Tindakan kepolisian adalah upaya paksa dan/atau tindakan lain
menurut hukum yang bertanggung jawab guna mewujudkan tertib dan tegaknya hukum
serta terbinanya ketenteraman masyarakat. (UU 2/2002 tentang “Kepolisian
Negara Republik Indonesia”).
Tak heran jika Polri menghimbau masyarakat agar waspada, tidak memberi peluang,
waktu dan ruang gerak pelaku tindak pidana kejahatan. Polri berasumsi bahwa kejahatan
hanya muncul dan timbul dari niat dan kesempatan.
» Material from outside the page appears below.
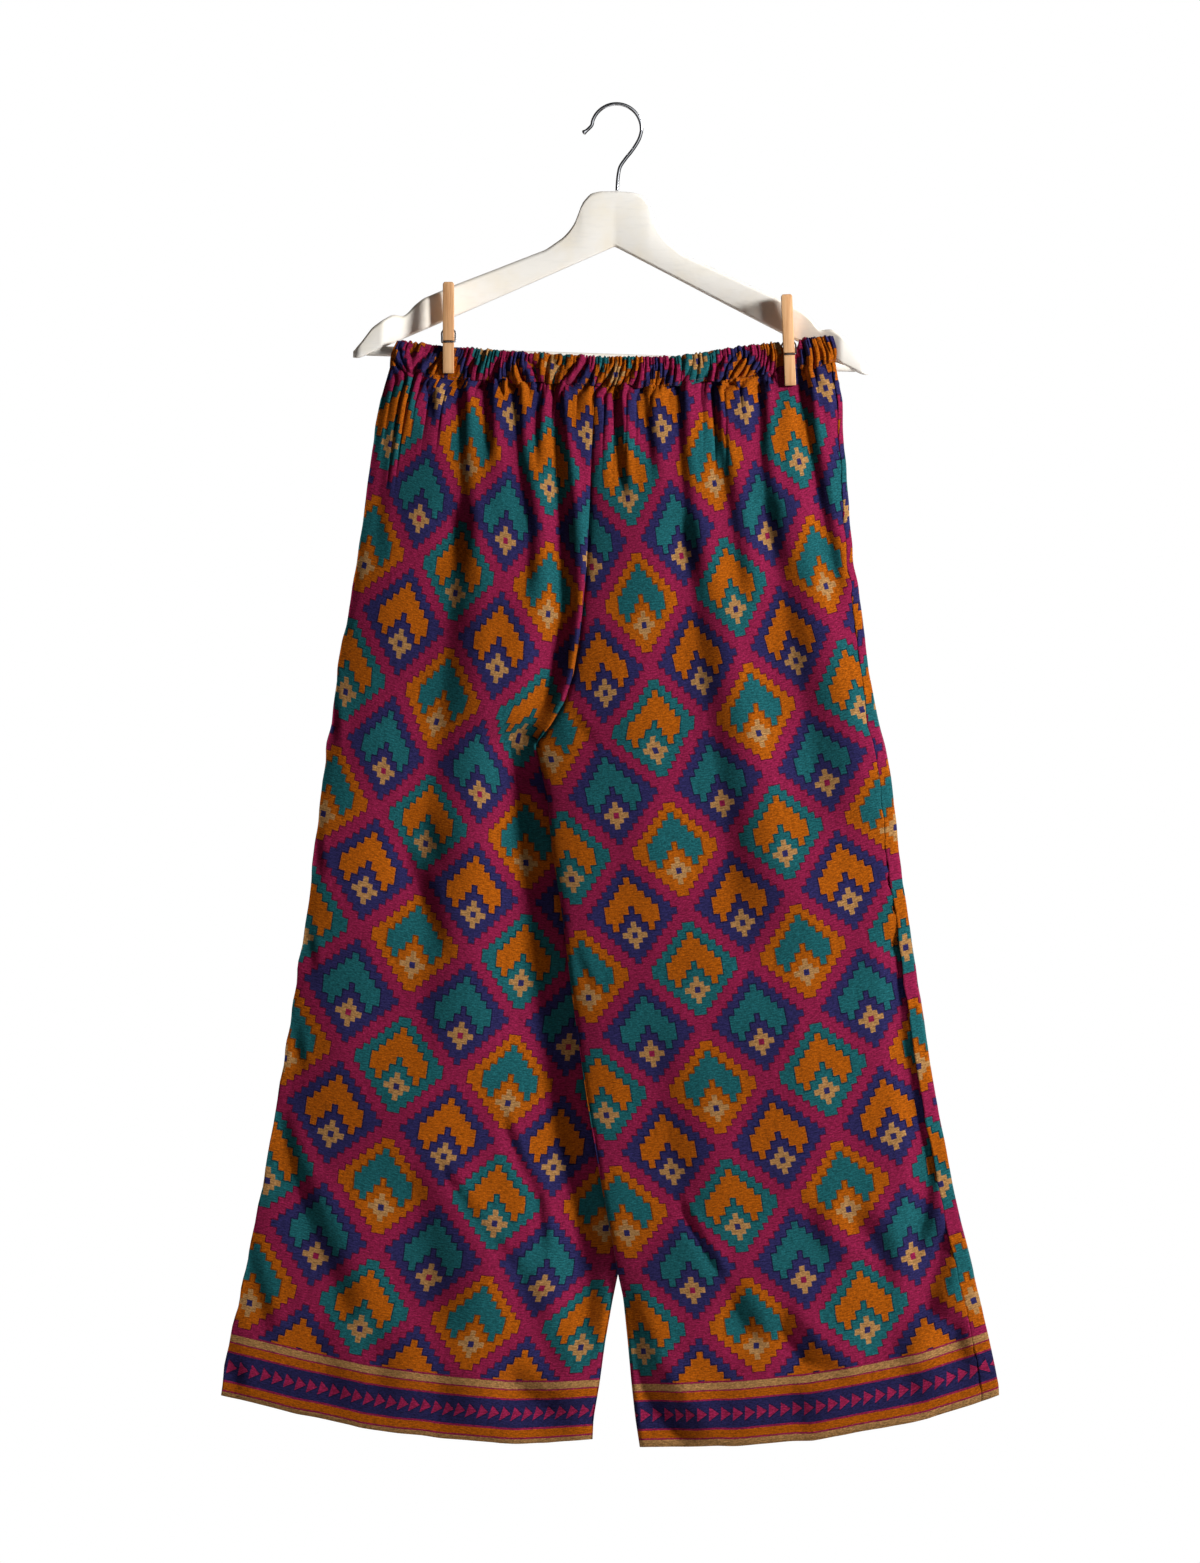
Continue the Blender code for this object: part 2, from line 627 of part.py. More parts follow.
def build_peg_spring(name, frame):
    """A coil between the legs, whose two ends reach round the sides into the legs' outer grooves."""
    groove = PEG_HALF_GAP - PEG_SPLAY * PEG_GROOVE + LEG_THICKNESS - SPRING_WIRE_RADIUS - 0.2
    beside = PEG_WIDTH / 2 + SEAM_GAP + SPRING_WIRE_RADIUS
    front_arm = (
        (-PEG_WIDTH / 2 + 0.6, -groove, PEG_GROOVE),
        (PEG_WIDTH / 2 - 0.2, -groove, PEG_GROOVE),
        (beside - 0.2, -groove + 0.3, PEG_GROOVE + 0.2),
        (beside, -groove + 1.6, PEG_GROOVE + 1.1),
        (beside, -COIL_RADIUS - 3.6, -6.4),
        (beside, -COIL_RADIUS - 1.0, -3.2),
        (beside - 1.3, -COIL_RADIUS - 0.2, -1.2),
    )
    steps = int(COIL_TURNS * COIL_STEPS)
    coil = []
    for step in range(1, steps):
        angle = math.pi / 2 + 2 * math.pi * COIL_TURNS * step / steps
        across = mix(COIL_HALF_WIDTH, -COIL_HALF_WIDTH, step / steps)
        coil.append((across, -COIL_RADIUS * math.sin(angle), -COIL_RADIUS * math.cos(angle)))
    back_arm = [(-x, -y, z) for x, y, z in reversed(front_arm)]
    points = [frame @ Vector(point) for point in (*front_arm, *coil, *back_arm)]
    return wire(name, points, SPRING_WIRE_RADIUS, (0.45, 0.45, 0.45), resolution=1)


# ---------------------------------------------------------------- shared


def material(name, colour, roughness, metallic=0.0):
    made = bpy.data.materials.new(name)
    made.use_nodes = True
    shader = made.node_tree.nodes["Principled BSDF"]
    shader.inputs["Base Color"].default_value = (*colour, 1)
    shader.inputs["Roughness"].default_value = roughness
    shader.inputs["Metallic"].default_value = metallic
    made.diffuse_color = (*colour, 1)
    return made


def finish_mesh(name, mesh, colour, roughness):
    bmesh.ops.recalc_face_normals(mesh, faces=mesh.faces)
    if mesh.calc_volume(signed=True) < 0:
        bmesh.ops.reverse_faces(mesh, faces=mesh.faces)
    data = bpy.data.meshes.new(name)
    mesh.to_mesh(data)
    mesh.free()
    data.shade_smooth()
    data.set_sharp_from_angle(angle=math.radians(50))
    data.materials.append(material(name, colour, roughness))
    made = bpy.data.objects.new(name, data)
    bpy.context.collection.objects.link(made)
    return made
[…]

Tidak ada faktor lain yang
memacu dan memicu tindak pidana kejahatan.
Paradigma baru Polri memposisikan proses kejadian kejahatan sebagai produk
komunitas Di bawah paradigma baru, kompleksitas masalah lebih rumit dibanding sekadar niat dan kesempatan. Terkadang daya juang Polri selalu kalah
selangkah dibanding “kinerja” penjahat. Tindakan kepolisian selama ini seolah bukan
tebang pilih, cuma tak mau karena
mengurus urusan yang sepele, bak membenturkan diri ke tembok. Kejahatan benar-benar menjadi “a
mirror of civilization.”
Jangan lupa memahami makna lambang Polri. Difilosofikan bahwa warna hitam adalah lambang keabadian dan sikap tenang mantap yang
bermakna harapan agar Polri selalu tidak goyah dalam situasi dan kondisi
apapun; tenang, memiliki stabilitas nasional yang tinggi dan prima agar dapat
selalu berpikir jernih, bersih, dan tepat dalam mengambil keputusan.
Singkat kata, rekam jejak Polri pasca Reformasi, baik
yang sempat direkam dan disiarkan/ditayangkan oleh proses rekayasa kefasikan
media massa atau sengaja dimangkrakkan, mungkin ada bukti lain, atau ada kajian
akademis yang lebih mampu membuktikan judul artikel ini. Semoga. [HaeN].